## Written task
Copy out every line exactly as given.

# # # # #

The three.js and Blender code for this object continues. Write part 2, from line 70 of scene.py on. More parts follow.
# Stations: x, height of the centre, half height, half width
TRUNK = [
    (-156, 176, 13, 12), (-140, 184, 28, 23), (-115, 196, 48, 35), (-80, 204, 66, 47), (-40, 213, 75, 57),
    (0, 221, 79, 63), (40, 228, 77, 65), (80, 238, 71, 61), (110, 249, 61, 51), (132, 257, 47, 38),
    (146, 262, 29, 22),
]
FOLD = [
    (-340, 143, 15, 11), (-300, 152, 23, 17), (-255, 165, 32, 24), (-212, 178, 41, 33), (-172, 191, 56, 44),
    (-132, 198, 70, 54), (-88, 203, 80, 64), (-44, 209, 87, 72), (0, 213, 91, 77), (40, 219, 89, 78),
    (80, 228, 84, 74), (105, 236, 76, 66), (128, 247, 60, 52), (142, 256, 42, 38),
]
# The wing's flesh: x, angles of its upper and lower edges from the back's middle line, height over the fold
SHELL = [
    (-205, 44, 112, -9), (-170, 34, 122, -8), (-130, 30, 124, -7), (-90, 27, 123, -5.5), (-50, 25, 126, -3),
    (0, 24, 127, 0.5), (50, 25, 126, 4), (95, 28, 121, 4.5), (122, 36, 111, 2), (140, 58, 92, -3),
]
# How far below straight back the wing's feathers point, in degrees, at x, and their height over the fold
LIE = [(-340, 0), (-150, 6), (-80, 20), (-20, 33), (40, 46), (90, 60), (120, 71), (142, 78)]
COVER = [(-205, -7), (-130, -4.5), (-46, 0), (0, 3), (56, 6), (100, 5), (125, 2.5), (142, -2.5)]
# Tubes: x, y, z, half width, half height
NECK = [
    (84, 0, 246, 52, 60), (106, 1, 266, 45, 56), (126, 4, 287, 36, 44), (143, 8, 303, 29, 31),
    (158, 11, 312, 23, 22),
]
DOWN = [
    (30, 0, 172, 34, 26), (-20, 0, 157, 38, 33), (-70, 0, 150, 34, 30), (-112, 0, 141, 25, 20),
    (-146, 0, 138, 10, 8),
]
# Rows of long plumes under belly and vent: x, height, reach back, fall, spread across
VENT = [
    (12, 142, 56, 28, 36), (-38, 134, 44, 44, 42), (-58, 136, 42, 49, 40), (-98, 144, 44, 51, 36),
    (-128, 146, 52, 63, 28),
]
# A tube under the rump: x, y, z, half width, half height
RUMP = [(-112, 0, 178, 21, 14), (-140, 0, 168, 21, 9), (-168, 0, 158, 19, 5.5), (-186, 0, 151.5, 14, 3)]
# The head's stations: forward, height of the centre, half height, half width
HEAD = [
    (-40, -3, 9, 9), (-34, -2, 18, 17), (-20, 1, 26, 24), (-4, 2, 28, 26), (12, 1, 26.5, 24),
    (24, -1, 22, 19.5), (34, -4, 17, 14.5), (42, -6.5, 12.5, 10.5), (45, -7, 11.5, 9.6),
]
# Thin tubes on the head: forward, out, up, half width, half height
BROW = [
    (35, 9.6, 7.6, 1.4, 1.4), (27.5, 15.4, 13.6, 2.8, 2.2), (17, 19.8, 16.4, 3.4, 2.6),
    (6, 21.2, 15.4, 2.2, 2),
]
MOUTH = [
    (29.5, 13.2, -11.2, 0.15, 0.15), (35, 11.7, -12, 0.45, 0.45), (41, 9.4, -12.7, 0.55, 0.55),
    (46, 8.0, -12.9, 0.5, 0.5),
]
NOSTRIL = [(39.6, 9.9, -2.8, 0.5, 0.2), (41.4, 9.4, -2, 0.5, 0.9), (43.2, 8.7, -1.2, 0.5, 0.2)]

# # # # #

## Output of the task
The three.js and Blender code for this object continues. Write part 2, from line 70 of scene.py on. More parts follow.
# Stations: x, height of the centre, half height, half width
TRUNK = [
    (-156, 176, 13, 12), (-140, 184, 28, 23), (-115, 196, 48, 35), (-80, 204, 66, 47), (-40, 213, 75, 57),
    (0, 221, 79, 63), (40, 228, 77, 65), (80, 238, 71, 61), (110, 249, 61, 51), (132, 257, 47, 38),
    (146, 262, 29, 22),
]
FOLD = [
    (-340, 143, 15, 11), (-300, 152, 23, 17), (-255, 165, 32, 24), (-212, 178, 41, 33), (-172, 191, 56, 44),
    (-132, 198, 70, 54), (-88, 203, 80, 64), (-44, 209, 87, 72), (0, 213, 91, 77), (40, 219, 89, 78),
    (80, 228, 84, 74), (105, 236, 76, 66), (128, 247, 60, 52), (142, 256, 42, 38),
]
# The wing's flesh: x, angles of its upper and lower edges from the back's middle line, height over the fold
SHELL = [
    (-205, 44, 112, -9), (-170, 34, 122, -8), (-130, 30, 124, -7), (-90, 27, 123, -5.5), (-50, 25, 126, -3),
    (0, 24, 127, 0.5), (50, 25, 126, 4), (95, 28, 121, 4.5), (122, 36, 111, 2), (140, 58, 92, -3),
]
# How far below straight back the wing's feathers point, in degrees, at x, and their height over the fold
LIE = [(-340, 0), (-150, 6), (-80, 20), (-20, 33), (40, 46), (90, 60), (120, 71), (142, 78)]
COVER = [(-205, -7), (-130, -4.5), (-46, 0), (0, 3), (56, 6), (100, 5), (125, 2.5), (142, -2.5)]
# Tubes: x, y, z, half width, half height
NECK = [
    (84, 0, 246, 52, 60), (106, 1, 266, 45, 56), (126, 4, 287, 36, 44), (143, 8, 303, 29, 31),
    (158, 11, 312, 23, 22),
]
DOWN = [
    (30, 0, 172, 34, 26), (-20, 0, 157, 38, 33), (-70, 0, 150, 34, 30), (-112, 0, 141, 25, 20),
    (-146, 0, 138, 10, 8),
]
# Rows of long plumes under belly and vent: x, height, reach back, fall, spread across
VENT = [
    (12, 142, 56, 28, 36), (-38, 134, 44, 44, 42), (-58, 136, 42, 49, 40), (-98, 144, 44, 51, 36),
    (-128, 146, 52, 63, 28),
]
# A tube under the rump: x, y, z, half width, half height
RUMP = [(-112, 0, 178, 21, 14), (-140, 0, 168, 21, 9), (-168, 0, 158, 19, 5.5), (-186, 0, 151.5, 14, 3)]
# The head's stations: forward, height of the centre, half height, half width
HEAD = [
    (-40, -3, 9, 9), (-34, -2, 18, 17), (-20, 1, 26, 24), (-4, 2, 28, 26), (12, 1, 26.5, 24),
    (24, -1, 22, 19.5), (34, -4, 17, 14.5), (42, -6.5, 12.5, 10.5), (45, -7, 11.5, 9.6),
]
# Thin tubes on the head: forward, out, up, half width, half height
BROW = [
    (35, 9.6, 7.6, 1.4, 1.4), (27.5, 15.4, 13.6, 2.8, 2.2), (17, 19.8, 16.4, 3.4, 2.6),
    (6, 21.2, 15.4, 2.2, 2),
]
MOUTH = [
    (29.5, 13.2, -11.2, 0.15, 0.15), (35, 11.7, -12, 0.45, 0.45), (41, 9.4, -12.7, 0.55, 0.55),
    (46, 8.0, -12.9, 0.5, 0.5),
]
NOSTRIL = [(39.6, 9.9, -2.8, 0.5, 0.2), (41.4, 9.4, -2, 0.5, 0.9), (43.2, 8.7, -1.2, 0.5, 0.2)]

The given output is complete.